Há tempos que as pautas em torno da cidadania trans foram assaltadas pela extrema direita, que alimentam o fetiche sobre os nossos corpos e ameaçam as nossas existências em nome da barganha política e na manutenção do poder do capital, mirando a manutenção do seu lugar na hierarquia social. Com um discurso fácil e vazio de sentido, os viúvos da ditadura investem em narrativas de pânico moral e apontam suas miras para nós, uma “ameaça” que, pasmem, ainda disputa o direito básico à vida e à humanidade, que ainda sonha com espaços menos violentos e capazes de nos reconhecer como gente!
Está evidente que a eleição de Trump e o seu alinhamento com as gigantes da tecnologia estão escrevendo mais um capítulo do perigoso avanço da extrema direita no mundo. Lamentavelmente, a história já nos mostrou o que pode acontecer quando setores ultraconservadores de inspiração totalitária e nacionalista ascendem ao poder.
Apesar de assombroso, o cenário também é de esperança.
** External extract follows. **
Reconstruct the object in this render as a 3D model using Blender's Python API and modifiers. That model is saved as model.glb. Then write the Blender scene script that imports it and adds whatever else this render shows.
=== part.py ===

Os atos de Trump e da Meta ignoram algo característico da subjetividade humana, especialmente quando falamos de gênero e sexualidade: essas dimensões não se comandam apenas por decreto ou algoritmos artificiais. As plataformas digitais e os governos constituídos só existem porque há uma vida que pulsa, múltipla, diversa, por e além deles/as, que fogem e que podem resistir ao delírio autoritário do imperialismo norte-americano e da extrema direita.
Ainda é cedo para projetarmos em que medida a ofensiva norte-americana influenciará no exercício da cidadania de pessoas trans, travestis e LGBTI+ em geral no Brasil e no mundo. O que fica visível para nós, ativistas, pesquisadores e aliados, é que a luta por dias melhores precisa - mais do que nunca - continuar e que não existem alternativas ou contraofensivas verdadeiramente democráticas fora da defesa inegociável dos direitos de LGBTI+. Sigamos em marcha pelo direito à vida.